Interesting point about the solar power aspect, as a sky brightness/radiance map can help calculate the power with a particular tilt angle. Thus there could be solar power applications to both Earth and Mars.

Depending on how much the software can be generalized (or emulated), I think imagery can be rendered for such wide ranging places as Titan or the atmosphere of Jupiter (for example). At least Mars should be a relatively straightforward case to try making an image based on aerosol scattering. It should be interesting to try and reproduce various times of the day, including sunset.

Here's my first simple attempt for the sky on Mars:

http://laps.noaa.gov/albers/scratch/allsky...rs_umsfpost.png

Click to view attachment

This could be refined with information from actual panoramas, particularly if we happen to know the solar elevation angle. I could try to fit the simulation with a panorama showing just a partial sky, then use it to fill in the missing sections.

Here's an animation with the sun dropping lower in the sky (from 60 degrees altitude down to the horizon), displayed using a cylindrical projection:

http://laps.noaa.gov/albers/scratch/allsky...rs_umsfanim.gif

There is another thread called The Martian Sky where I'm putting more info about Mars sky renderings.

The software package I'm building now allows a vantage point off the surface, tested to about 2000km altitude. Here is an animation showing a launch into the stratosphere up to 40km above Boulder, CO. The 360 degree azimuth range cylindrical panorama also shows a full altitude range from +90 to -90 degrees. Frames are in 1km altitude steps, starting at the surface. It's interesting to see the pace at which the familiar blue sky above fades into the blackness of space.

Click for animation

This is only shown to 40km altitude since the area where cloud data (from Feb 14 1730UTC) has been analyzed is relatively small. The still image below is from the middle of the animation at about 20km. Balloon flights having cameras are often done to the stratosphere for comparison.

Click to view attachment

That's pretty neat! It's like the god's-eye view from google earth with cloud deck and haze added. It would be neat to have the google-earth type datasets combined with the meteorological ones.

Thought I'd mention some animated renderings of the 2017 solar eclipse (of course without the real clouds yet) that I've been working on. These are ground level and stratospheric level views.

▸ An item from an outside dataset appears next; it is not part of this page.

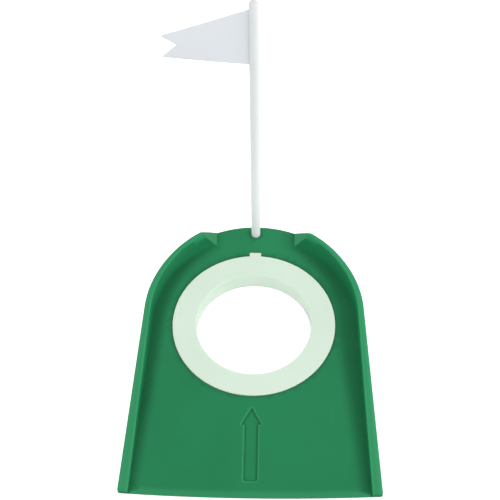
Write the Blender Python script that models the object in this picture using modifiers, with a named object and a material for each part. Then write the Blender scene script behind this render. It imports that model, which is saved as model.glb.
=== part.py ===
"""Putting cup: a ramped plastic base with a regulation size hole, a lift-out
reducer ring, and a flagstick with a swallow-tailed pennant.

Frame: origin at the middle of the footprint, on the floor the cup stands on.
+Z up, +Y towards the flagstick (the back), -Y towards the entry lip (the
front).  Metres.  The sizes are laid out from the centre of the hole, and
every object hangs on one empty that stands there.
"""
import math

import bmesh
import bpy
from mathutils import Matrix, Vector

# ------------------------------------------------------------ shared sizes
FIT = 0.0003             # running gap between neighbouring pieces
ARC_SEGMENTS = 72        # rounded back of an outline
FRONT_SEGMENTS = 24      # bowed front edge
ROUND_SEGMENTS = 96      # hole and ring
SLIM_SEGMENTS = 40       # stick, socket and boss

# cutters run past what they cut, to these heights
CLEAR_TOP = 0.0600
CLEAR_BOTTOM = -0.0100
KEEP_BOTTOM = -0.0200
BLOCK_TOP = 0.0800

# ------------------------------------------------------------ hole, ramp and rim
HOLE_R = 0.0542          # hole in the base, 4.25 in golf hole
LEDGE_R = 0.0520         # inner radius of the ledge under the ring
LEDGE_TOP = 0.0013
THROUGH_TOP = 0.0200     # top of the cutter that opens the floor inside the ledge
RAMP_Z0 = 0.0102         # height of the ramp plane at the hole centre
RAMP_SLOPE = 0.068       # rise of the ramp plane per metre of +Y
RIM_Z0 = 0.01451         # height of the rim's top plane at the hole centre
RIM_SLOPE = 0.0927       # rise of the rim's top plane per metre of +Y

# The rims' back ends sweep up above the rim plane.  Angles are in plan, from
# the X axis towards +Y; radii are about the centre of the rounded back.
HORN_LIFT = 0.0019
HORN_FROM = math.radians(25.0)
HORN_TO = math.radians(60.0)
HORN_INNER_R = 0.0690    # the lift grows from here out to the base's outer edge
HORN_INNER_SHARE = 0.35  # share of the lift inside that radius

# ------------------------------------------------------------ base outlines
BLANK_TOP = 0.0400       # height of the base before its top is cut
ARC_R = 0.0730           # rounded back of the base
ARC_Y = 0.0053
FLARE = math.radians(3.485)        # outward flare of the sides
FRONT_Y = -0.1234        # front edge at the middle
FRONT_BOW = 0.0024       # how far the middle stands in front of the corners
FOOT_R = 0.0673          # foot line of the rim's inner wall, on the ramp
FOOT_Y = 0.0003
FOOT_FLARE = math.radians(3.09)
EDGE_R = 0.0690          # upper edge of that wall, on the rim's top
EDGE_Y = 0.00596
EDGE_FLARE = math.radians(2.43)
POCKET_FRONT_Y = -0.1400
POCKET_PAST = 1.6        # the wall's slope runs on to this multiple of its height

GAP_FOOT_X = 0.0268      # half width of the rim's opening, at the ramp
GAP_TOP_X = 0.0352       # the same, level with the rim's top
GAP_FROM_Y = 0.0520
GAP_LENGTH = 0.0500      # length of its cutter along Y
GAP_HEIGHT = 0.0300
GAP_RISE_Y = 0.0660      # where the rim's height above the ramp is taken

# ------------------------------------------------------------ base underside
WALL = 0.0022            # outer skirt thickness
SKIN = 0.0020            # thickness under the ramp and the rim
POCKET_GROW = 0.0013     # extra pocket radius left solid underneath
GAP_GROW = 0.0006        # extra half width of the opening left solid underneath
COLLAR_WALL = 0.0020     # wall round the hole
COLLAR_R = HOLE_R + COLLAR_WALL
SOLID_LIP_Y = -0.1040    # in front of this line the base is solid
PAD_HALF = 0.0068        # thickened pad under the tab's notch
PAD_FROM_Y = 0.0450
PAD_Y = 0.0612
RIB_X = 0.0300           # two lengthwise ribs
RIB_HALF = 0.0008
RIB_FRONT_Y = -0.1400
RIB_BACK_Y = -0.0400

# ------------------------------------------------------------ sunk arrow
ARROW_TIP_Y = -0.0633    # sizes are those of the arrow's floor
ARROW_BARB_Y = -0.0741
ARROW_NECK_Y = -0.0737   # the barbs sweep back a little from the neck
ARROW_END_Y = -0.1122
ARROW_HALF = 0.0038
ARROW_BARB_HALF = 0.0057
ARROW_DEPTH = 0.0009
ARROW_CHAMFER = 0.0020   # the walls slope out at 45 degrees
ARROW_CUT_HEIGHT = 0.0200

# ------------------------------------------------------------ reducer ring
RING_R = HOLE_R - FIT
RING_EDGE = 0.0005       # chamfer of the outer top edge
RING_BORE_R = 0.0379
RING_FILLET = 0.0009
FILLET_SEGMENTS = 6
RING_WALL = 0.0018
RING_TOP = 0.0022        # thickness of the ring's top
RING_INNER_CHAMFER = 0.0012        # inside, between its top and the bore's wall
RING_FOOT = LEDGE_TOP + FIT
BORE_FOOT = 0.0003       # the bore's wall reaches down almost to the floor
TAB_HALF = 0.0040
TAB_OUT = 0.0567         # how far the tab reaches from the hole centre
TAB_OVERLAP = 0.0012     # how far it runs into the ring
TAB_BLANK_TOP = 0.0300
TAB_THICK = 0.0024       # measured down from the ramp at TAB_MEASURE_Y
TAB_MEASURE_Y = 0.0555
TAB_FOOT_BLOCK_HALF = 0.2000       # half width of the block that trims its top
NOTCH_OVERLAP = 0.0040   # how far the notch's cutter reaches into the hole
NOTCH_FLOOR = RAMP_Z0 + RAMP_SLOPE * TAB_MEASURE_Y - TAB_THICK - FIT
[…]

Click to view attachmentClick to view attachment

http://stevealbers.net/albers/allsky/eclipse.html

Another interesting perspective is looking at the Earth at night from Low Earth Orbit (LEO) altitudes. Here is a recent rendering with a wide field of view:

Click to view attachment

The rendering was done without clouds at an altitude of 500km over the Yellow Sea. We can see the city lights, airglow/nightglow, twilight arch, and the inner zodiacal light (a.k.a. outer solar corona). The imagery can be compared with actual LEO views.

Nice


if you are interested
i put together a earth lights map a bit back
http://forum.celestialmatters.org/viewtopi...mp;t=606#p11722

from the VIIRS data

Good to see you are working with VIIRS as well. I've been using the monthly stable lights tiles from NGDC/NCEI. The GEOTIFF images available are broadband radiance in units of nanowatts / cm**2 / sr. For direct display these can be gamma corrected and then colorized. For my rendering software I still input the radiance, and then try a simple assumption to convert this to spectral radiance in passbands corresponding the RGB colors.

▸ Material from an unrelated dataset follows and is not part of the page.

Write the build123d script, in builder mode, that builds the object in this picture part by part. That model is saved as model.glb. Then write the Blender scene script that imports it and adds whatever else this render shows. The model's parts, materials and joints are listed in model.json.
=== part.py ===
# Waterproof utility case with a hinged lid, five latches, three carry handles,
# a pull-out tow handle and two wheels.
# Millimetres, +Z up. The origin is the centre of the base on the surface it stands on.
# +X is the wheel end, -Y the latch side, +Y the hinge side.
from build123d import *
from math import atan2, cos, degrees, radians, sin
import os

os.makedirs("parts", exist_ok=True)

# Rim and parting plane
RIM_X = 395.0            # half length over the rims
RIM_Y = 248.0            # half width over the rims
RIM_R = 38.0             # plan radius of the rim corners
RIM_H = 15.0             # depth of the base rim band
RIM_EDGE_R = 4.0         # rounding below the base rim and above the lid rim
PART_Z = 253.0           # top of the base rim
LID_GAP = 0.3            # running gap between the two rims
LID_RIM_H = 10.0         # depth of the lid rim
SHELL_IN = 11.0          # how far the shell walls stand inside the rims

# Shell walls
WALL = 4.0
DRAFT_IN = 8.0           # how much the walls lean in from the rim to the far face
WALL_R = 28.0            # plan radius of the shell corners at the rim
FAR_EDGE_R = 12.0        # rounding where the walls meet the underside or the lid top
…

Interesting to consider what the colors should be. Lights are trending over time from more orange (high pressure sodium) to white (LED) in many cities (maybe more in their centers). Other cities have a history of more mercury vapor (greenish white). The scattering by clear air and clouds is something I'm handling pretty simply right now and will need more development. Emitted radiance can also vary with the look angle.

i used the iss citys at night images for the painting the colors

that is after i removed clouds and noise but not lights -- not as easy as it sounds

i like the crescent , but shouldn't there be a bit more orange / red near the surface on the upper right

In terms of the crescent the orange enhancement would mainly as noted be in the very lowest portion of the atmosphere (i.e. the lower half of the troposphere). This layer would be just over 1 pixel thick. Here though the intensity is so high that it saturates the brightness to white, even though it would indeed be a more orange color. This is a good question and more careful comparison with observed imagery might be of interest, particularly near the left and right edges of the twilight arch with higher resolution renderings. Here is a start to exploring this:

Click to view attachment

In the above, some red is visible in a thin line above the horizon. I should redo this one with the latest software version though and check the aerosol assumptions. More is included in the link below.

http://stevealbers.net/albers/allsky/outerspace.html

A redo of a sunset, this time from space at 400km altitude.

Click to view attachment


These renderings use land surface spectral albedo information from the Next Generation Blue marble, along with USGS topography data (albeit with limited resolution during closeup views). Below is a depiction of what a launch would look like during early twilight starting at ground level and going up to 400km altitude. The sun is two degrees below the horizontal, though it rises above the limb soon after launch.

Click to view attachment

http://stevealbers.net/outerspace/animated_polar.gif (animation)

The hemispherical animated view looks up for the first 15km then looks down. 3D clouds are included and some cloud shadows (crepuscular rays) are visible.